The circulation of people, knowledge, images – the cultural dimensions of globalization – does not simply press us to think about our responsibilities but also makes us much more aware of the responsiveness of the world to changes we introduce.

Yet, interdependence defies full presentation. We are too entangled within it, too constituted by it, to ever have a vantage point. This is not to deny that certain flows or dependencies can, and should be made accountable. But we also need to be aware that behind these flows, within them, beyond them, there are other forms of give and take that remain unknown, incalculable and unrepresentable. How the known, the yet to be known, and the unknowable dimensions of interdependence relate to each other is one of the challenges that the concept poses.

In particular, it points to the need to `map’ realities that are dynamic –interdependence happens across geographic and temporal scales. This means that if we are to attempt to 'map' interdependencies in some way then we will need to work through and beyond many of the conventions of mapping and representation. Integral to this project of mapping is the realisation that the maps we make create or deny spaces of participation.

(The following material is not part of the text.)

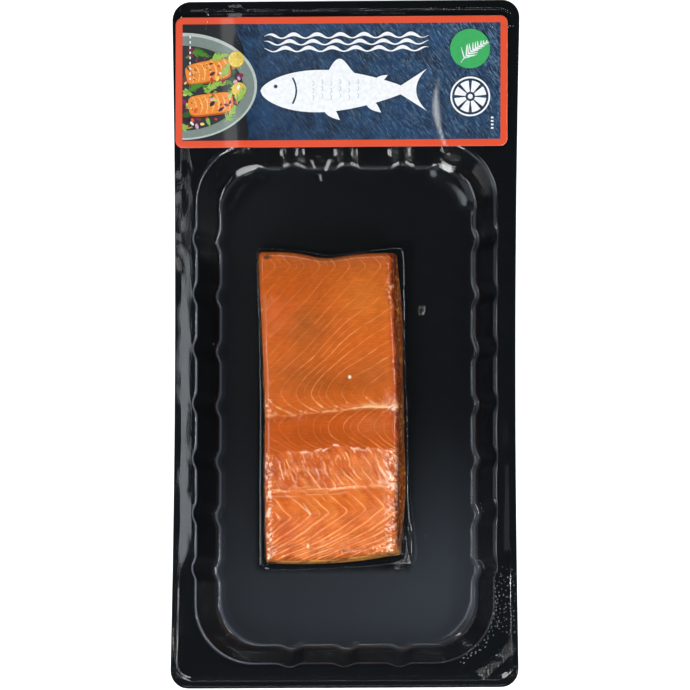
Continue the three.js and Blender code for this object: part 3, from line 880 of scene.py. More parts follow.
def smokedFlesh():
    # hot smoked salmon, cooked by the smoke and cut across: opaque and moist, with cream fat lines,
    # fine fibres across the cut, painted white glints on its flakes and edges, and brown smoked sides with
    # golden oil in their creases
    look = {
        "longLine": "#f09c60",
        "chevronLine": "#ffae6a",
        "tornLine": "#ffbe84",
        "cream": "#ffcf98",
        "white": "#ffe6d0",
        "sideDark": "#5c1806",
        "sideGold": "#a8581e",
        "oil": "#f6c462",
        "edgeGold": "#eeac50",
        "roughness": 0.45,
        "ior": 1.4,
        "fibre": (4.0, 0.45, 2.0),  # millimetres along, across and down
        "streak": (0.45, 5.0, 0.8),
    }
    made, tree, out = newMaterial("hot_smoked_salmon_flesh")
    point = addNode(tree, "ShaderNodeTexCoord").outputs["Object"]
    tone = addNode(tree, "ShaderNodeAttribute", {"attribute_name": "tone"}).outputs["Color"]
    names = ("phase", "lineWidth", "lineStrength", "cream", "white", "side", "golden", "pale", "torn")
    phase, lineWidth, lineStrength, cream, white, side, golden, pale, torn = [
        addNode(tree, "ShaderNodeAttribute", {"attribute_name": name}).outputs["Fac"] for name in names
    ]
    # muscle fibres: streaks half a millimetre across, lying nearly square to the portion's length
    along = addNode(
        tree,
        "ShaderNodeMapping",
        {"vector_type": "TEXTURE"},
        Vector=point,
        Rotation=(0, 0, 0.09),
        Scale=[s * mm for s in look["fibre"]],
    )
    fibre = addNode(tree, "ShaderNodeTexNoise", Vector=along, Scale=1.0, Detail=4.0, Roughness=0.62)
    patch = addNode(
        tree, "ShaderNodeTexNoise", Vector=point, Scale=1 / (5 * mm), Detail=4.0, Roughness=0.6
    )
    fibreShade = addNode(
        tree, "ShaderNodeMapRange", Value=fibre, From_Min=0.3, From_Max=0.7, To_Min=0.82, To_Max=1.12
    )
    patchShade = addNode(
        tree, "ShaderNodeMapRange", Value=patch, From_Min=0.3, From_Max=0.7, To_Min=0.9, To_Max=1.08
    )
    shade = addNode(tree, "ShaderNodeMath", {"operation": "MULTIPLY"}, i0=fibreShade, i1=patchShade)
    colour = addNode(tree, "ShaderNodeVectorMath", {"operation": "SCALE"}, i0=tone, Scale=shade)
    # fat lines wherever the phase is a whole number, a little frayed
    fray = addNode(tree, "ShaderNodeTexNoise", Vector=point, Scale=1 / (1.1 * mm), Detail=2.0)
    frayed = addNode(tree, "ShaderNodeMath", {"operation": "MULTIPLY_ADD"}, i0=fray, i1=0.06, i2=phase)
    centred = addNode(tree, "ShaderNodeMath", {"operation": "ADD"}, i0=frayed, i1=0.47)
    within = addNode(tree, "ShaderNodeMath", {"operation": "FRACT"}, i0=centred)
    fromLine = addNode(tree, "ShaderNodeMath", {"operation": "SUBTRACT"}, i0=within, i1=0.5)
    away = addNode(tree, "ShaderNodeMath", {"operation": "ABSOLUTE"}, i0=fromLine)
    swell = addNode(tree, "ShaderNodeTexNoise", Vector=point, Scale=1 / (2.6 * mm), Detail=2.0)
    wide = addNode(
        tree, "ShaderNodeMapRange", Value=swell, From_Min=0.3, From_Max=0.7, To_Min=0.55, To_Max=1.35
    )
    wide = addNode(tree, "ShaderNodeMath", {"operation": "MULTIPLY"}, i0=lineWidth, i1=wide)
    share = addNode(tree, "ShaderNodeMath", {"operation": "DIVIDE"}, i0=away, i1=wide)
    soft = {"interpolation_type": "SMOOTHSTEP"}
    line = addNode(tree, "ShaderNodeMapRange", soft, Value=share, From_Max=1.3, To_Min=1.0, To_Max=0.0)
    coming = addNode(tree, "ShaderNodeTexNoise", Vector=point, Scale=1 / (4.5 * mm), Detail=3.0)
    coming = addNode(
        tree, "ShaderNodeMapRange", Value=coming, From_Min=0.32, From_Max=0.62, To_Min=0.3, To_Max=1.1
    )
    line = addNode(tree, "ShaderNodeMath", {"operation": "MULTIPLY"}, i0=line, i1=coming)
    # fainter ones half way between them
    fromHalf = addNode(tree, "ShaderNodeMath", {"operation": "SUBTRACT"}, i0=0.5, i1=away)
    halfShare = addNode(tree, "ShaderNodeMath", {"operation": "DIVIDE"}, i0=fromHalf, i1=wide)
    faint = addNode(tree, "ShaderNodeTexNoise", Vector=point, Scale=1 / (6 * mm), Detail=3.0)
    faint = addNode(tree, "ShaderNodeMapRange", Value=faint, From_Min=0.42, From_Max=0.62, To_Max=0.6)
    half = addNode(tree, "ShaderNodeMapRange", soft, Value=halfShare, To_Min=faint, To_Max=0.0)
    line = addNode(tree, "ShaderNodeMath", {"operation": "MAXIMUM"}, i0=line, i1=half)
    line = addNode(tree, "ShaderNodeMath", {"operation": "MULTIPLY"}, i0=line, i1=lineStrength)
    lineColour = addNode(
        tree,
        "ShaderNodeMix",
        {"data_type": "RGBA"},
        Factor=pale,
        A=linear(look["chevronLine"]),
        B=linear(look["longLine"]),
    )
    lineColour = addNode(
        tree, "ShaderNodeMix", {"data_type": "RGBA"}, Factor=torn, A=lineColour, B=linear(look["tornLine"])
    )
    # pale fat and painted glints come in with the white layer
    layers = ((line, lineColour), (cream, linear(look["cream"])), (white, linear(look["white"])))
    for much, over in layers:
        colour = addNode(tree, "ShaderNodeMix", {"data_type": "RGBA"}, Factor=much, A=colour, B=over)
    # the smoked sides: dark red brown, gold in streaks along them, and bright specks of oil
    down = addNode(
        tree,
        "ShaderNodeMapping",
        {"vector_type": "TEXTURE"},
        Vector=point,
        Scale=[s * mm for s in look["streak"]],
    )
    streak = addNode(tree, "ShaderNodeTexNoise", Vector=down, Scale=1.0, Detail=4.0, Roughness=0.65)
    goldShare = addNode(tree, "ShaderNodeMapRange", Value=streak, From_Min=0.48, From_Max=0.66)
    speck = addNode(tree, "ShaderNodeTexNoise", Vector=point, Scale=1 / (1.2 * mm), Detail=2.0)
    oilShare = addNode(tree, "ShaderNodeMapRange", Value=speck, From_Min=0.6, From_Max=0.68)
    sideColour = addNode(
        tree,
        "ShaderNodeMix",
        {"data_type": "RGBA"},
        Factor=goldShare,
        A=linear(look["sideDark"]),
        B=linear(look["sideGold"]),
    )
    for much, over in ((golden, linear(look["edgeGold"])), (oilShare, linear(look["oil"]))):
        sideColour = addNode(
            tree, "ShaderNodeMix", {"data_type": "RGBA"}, Factor=much, A=sideColour, B=over
        )
    colour = addNode(tree, "ShaderNodeMix", {"data_type": "RGBA"}, Factor=side, A=colour, B=sideColour)
    grain = addNode(tree, "ShaderNodeBump", Strength=0.5, Distance=0.2 * mm, Height=fibre)
    shader = addNode(
        tree,
        "ShaderNodeBsdfPrincipled",
        Base_Color=colour,
        Roughness=look["roughness"],
        IOR=look["ior"],
        Specular_IOR_Level=0.12,
        Subsurface_Weight=0.15,
        Subsurface_Radius=(1.0, 0.35, 0.12),
        Subsurface_Scale=1.2 * mm,
        Normal=grain,
    )
    tree.links.new(shader.outputs[0], out.inputs["Surface"])
    return made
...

Only collaborative working will be able to take account of the fact that our maps will be forever incomplete, vulnerable to the movement of those temporal and geographical scales, as words are to mud. This open ended-ness is an opportunity, to create a space of imagining that is neither resolved, nor completed. It is an invitation to participation, to forge a new language for cultural change that is on the same scale as those changes we are making in the bio and cultural sphere.

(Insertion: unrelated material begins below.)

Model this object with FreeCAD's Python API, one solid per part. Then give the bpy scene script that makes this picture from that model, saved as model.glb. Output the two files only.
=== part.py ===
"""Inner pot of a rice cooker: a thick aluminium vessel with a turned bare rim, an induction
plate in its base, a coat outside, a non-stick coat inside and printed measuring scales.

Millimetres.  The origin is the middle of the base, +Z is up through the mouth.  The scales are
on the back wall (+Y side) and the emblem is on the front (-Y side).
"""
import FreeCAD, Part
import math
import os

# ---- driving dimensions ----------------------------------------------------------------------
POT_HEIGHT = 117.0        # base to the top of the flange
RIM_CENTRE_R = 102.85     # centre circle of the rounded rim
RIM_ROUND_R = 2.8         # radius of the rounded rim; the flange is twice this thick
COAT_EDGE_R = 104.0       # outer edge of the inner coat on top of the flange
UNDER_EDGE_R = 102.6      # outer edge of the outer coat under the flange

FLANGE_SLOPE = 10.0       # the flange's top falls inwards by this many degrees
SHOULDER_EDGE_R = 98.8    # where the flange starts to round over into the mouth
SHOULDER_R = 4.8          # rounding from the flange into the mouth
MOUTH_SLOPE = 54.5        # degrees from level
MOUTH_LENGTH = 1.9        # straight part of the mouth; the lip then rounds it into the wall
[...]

Other framings of the world as interdependent demand a simple urgency – NGO campaigners ritually propose specific single solutions that suggest that control over these pressing issues is possible. By contrast others suggest that an interdependent world is one of such dense complexity that designed change in the interests of the poorest, future generations, or the natural world is extremely difficult. It may be more appropriate to acknowledge or intimate interdependence, rather than to declare it. This is because we are always already interdependent, like it or not, prior to or irrespective of any intentions, decisions, deliberations.

The Interdependence Day project is propelled by a hopeful sense that we can dare to rethink the way the world works, but that this will require sustained effort in both intellectual and cultural spheres. We want to help to provoke new thinking, new cultural work, and new spaces for interactions between environment and development policy communities, media producers, museum curators, scientists, theorists, philosophers, performers and artists

Although the grand associations with Declarations of Interdependence are here delivered with a playful revision, none of us can afford to be too shy in asserting that another world is possible.

This article was used to support the OU / New Economics Foundation event - Interdependence Day - held in July 2006.